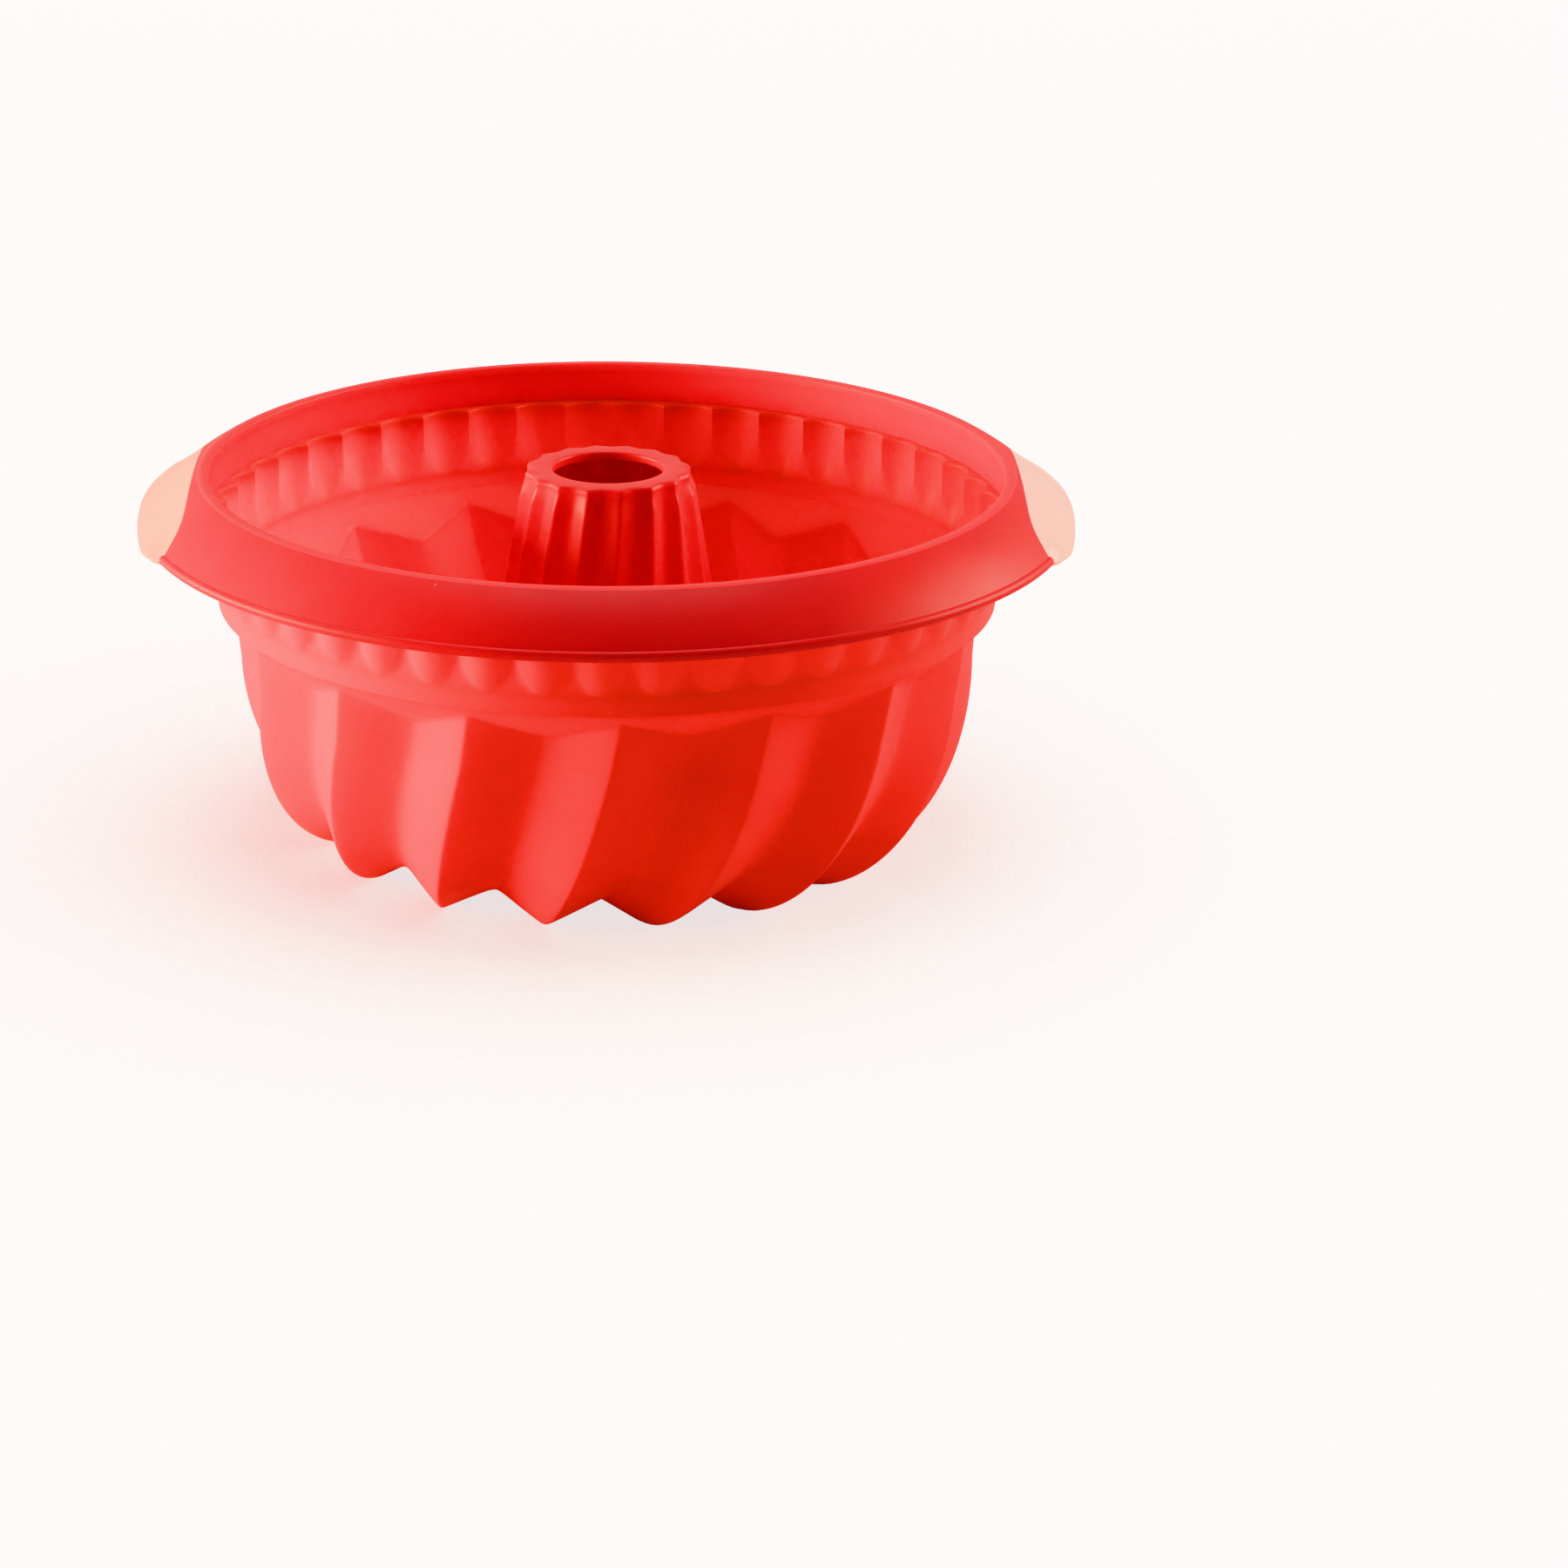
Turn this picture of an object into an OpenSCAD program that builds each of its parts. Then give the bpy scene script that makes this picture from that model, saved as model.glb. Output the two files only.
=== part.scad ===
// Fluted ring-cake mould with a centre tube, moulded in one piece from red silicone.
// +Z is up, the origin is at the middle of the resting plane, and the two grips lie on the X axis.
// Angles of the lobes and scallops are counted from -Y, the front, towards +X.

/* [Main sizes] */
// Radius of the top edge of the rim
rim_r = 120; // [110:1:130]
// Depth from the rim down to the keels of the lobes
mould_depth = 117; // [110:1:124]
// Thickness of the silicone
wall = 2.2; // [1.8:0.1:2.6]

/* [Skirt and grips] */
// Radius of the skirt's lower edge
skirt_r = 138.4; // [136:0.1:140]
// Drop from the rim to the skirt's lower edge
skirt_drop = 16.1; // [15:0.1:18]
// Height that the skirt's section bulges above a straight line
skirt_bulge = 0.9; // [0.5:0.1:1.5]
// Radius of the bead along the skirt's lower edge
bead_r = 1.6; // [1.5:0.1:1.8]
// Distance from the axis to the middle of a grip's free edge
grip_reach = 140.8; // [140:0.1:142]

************

Every line of the data above should be copied exactly.

[Task output]
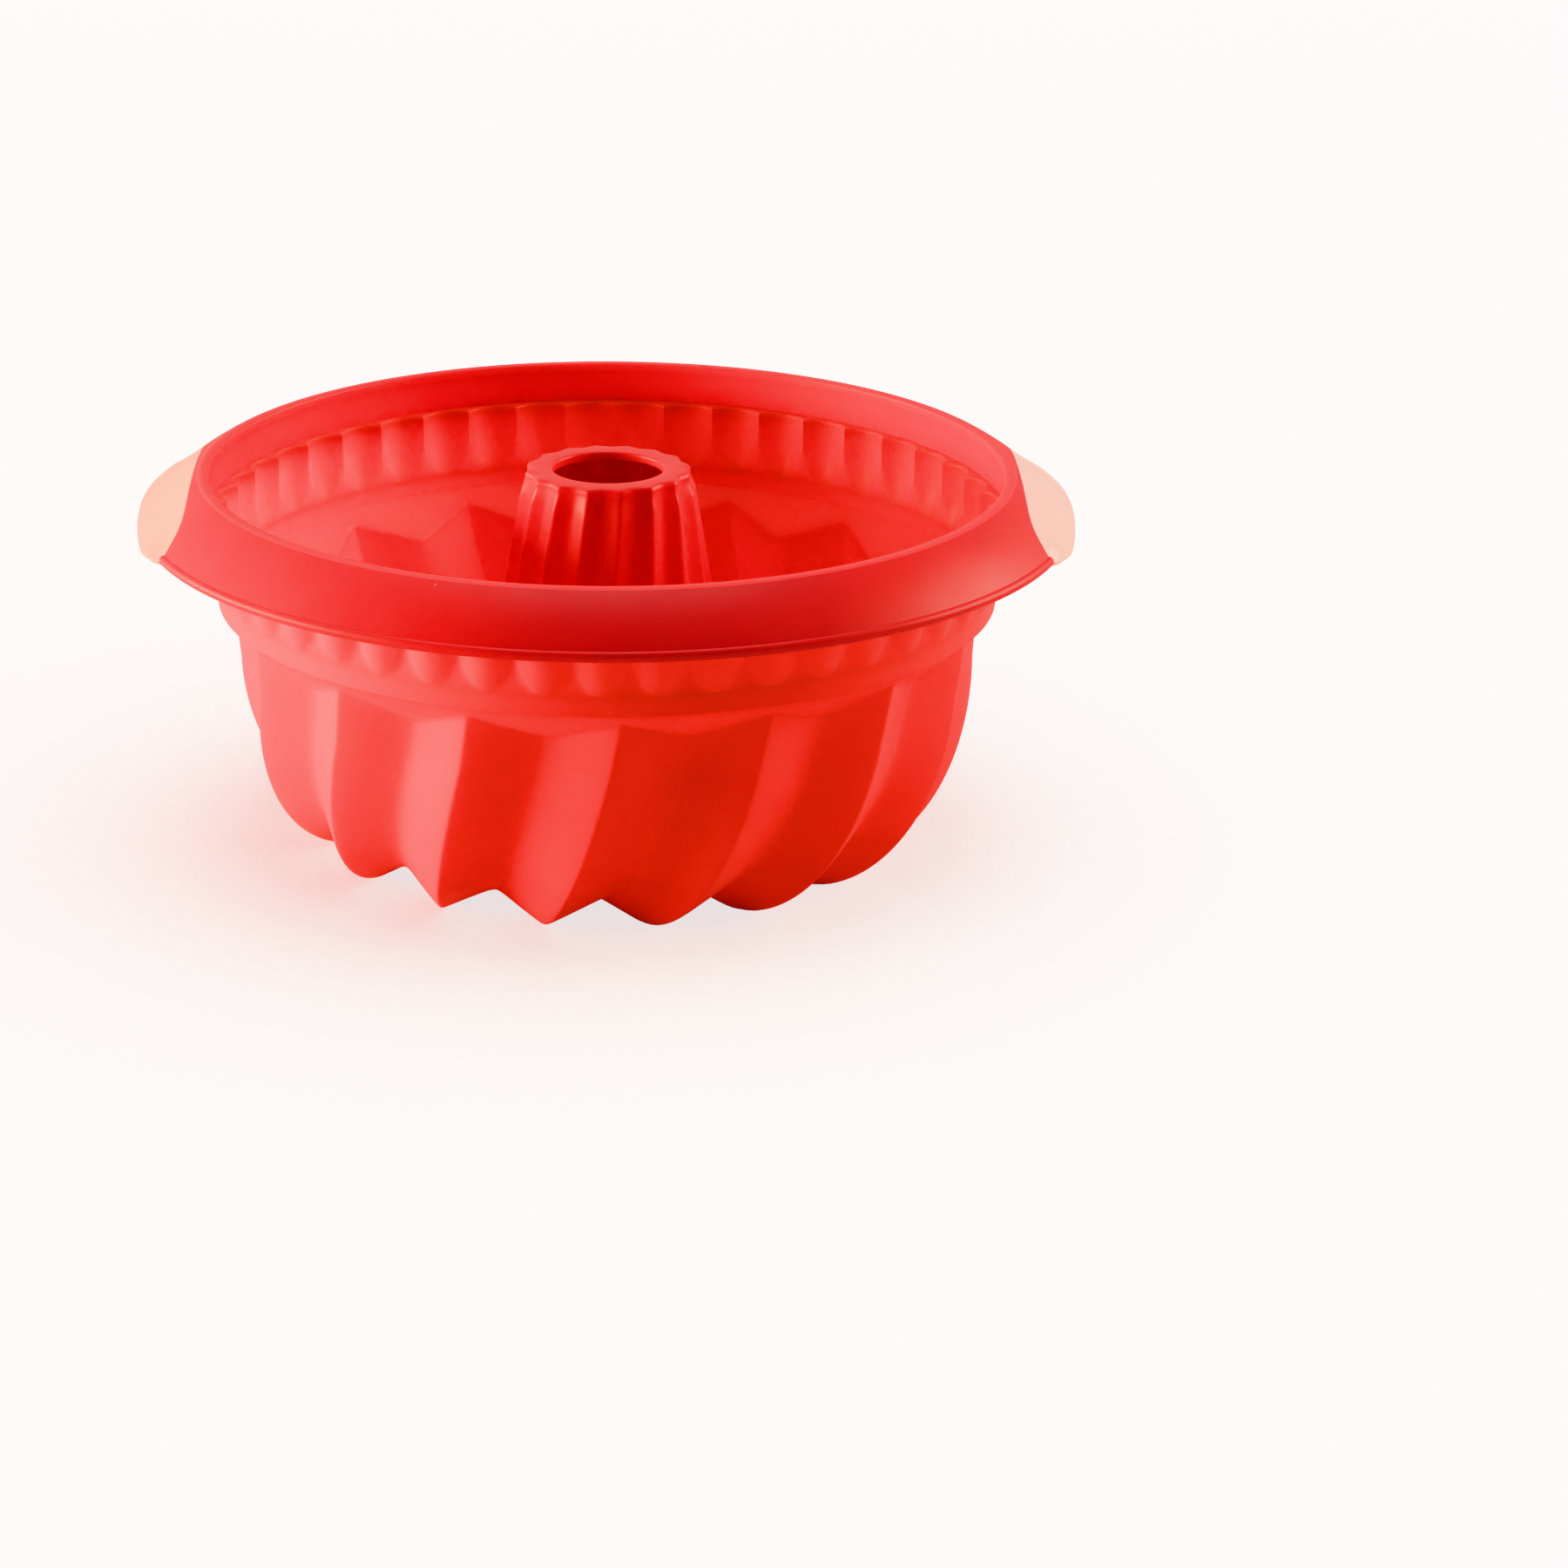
Turn this picture of an object into an OpenSCAD program that builds each of its parts. Then give the bpy scene script that makes this picture from that model, saved as model.glb. Output the two files only.
=== part.scad ===
// Fluted ring-cake mould with a centre tube, moulded in one piece from red silicone.
// +Z is up, the origin is at the middle of the resting plane, and the two grips lie on the X axis.
// Angles of the lobes and scallops are counted from -Y, the front, towards +X.

/* [Main sizes] */
// Radius of the top edge of the rim
rim_r = 120; // [110:1:130]
// Depth from the rim down to the keels of the lobes
mould_depth = 117; // [110:1:124]
// Thickness of the silicone
wall = 2.2; // [1.8:0.1:2.6]

/* [Skirt and grips] */
// Radius of the skirt's lower edge
skirt_r = 138.4; // [136:0.1:140]
// Drop from the rim to the skirt's lower edge
skirt_drop = 16.1; // [15:0.1:18]
// Height that the skirt's section bulges above a straight line
skirt_bulge = 0.9; // [0.5:0.1:1.5]
// Radius of the bead along the skirt's lower edge
bead_r = 1.6; // [1.5:0.1:1.8]
// Distance from the axis to the middle of a grip's free edge
grip_reach = 140.8; // [140:0.1:142]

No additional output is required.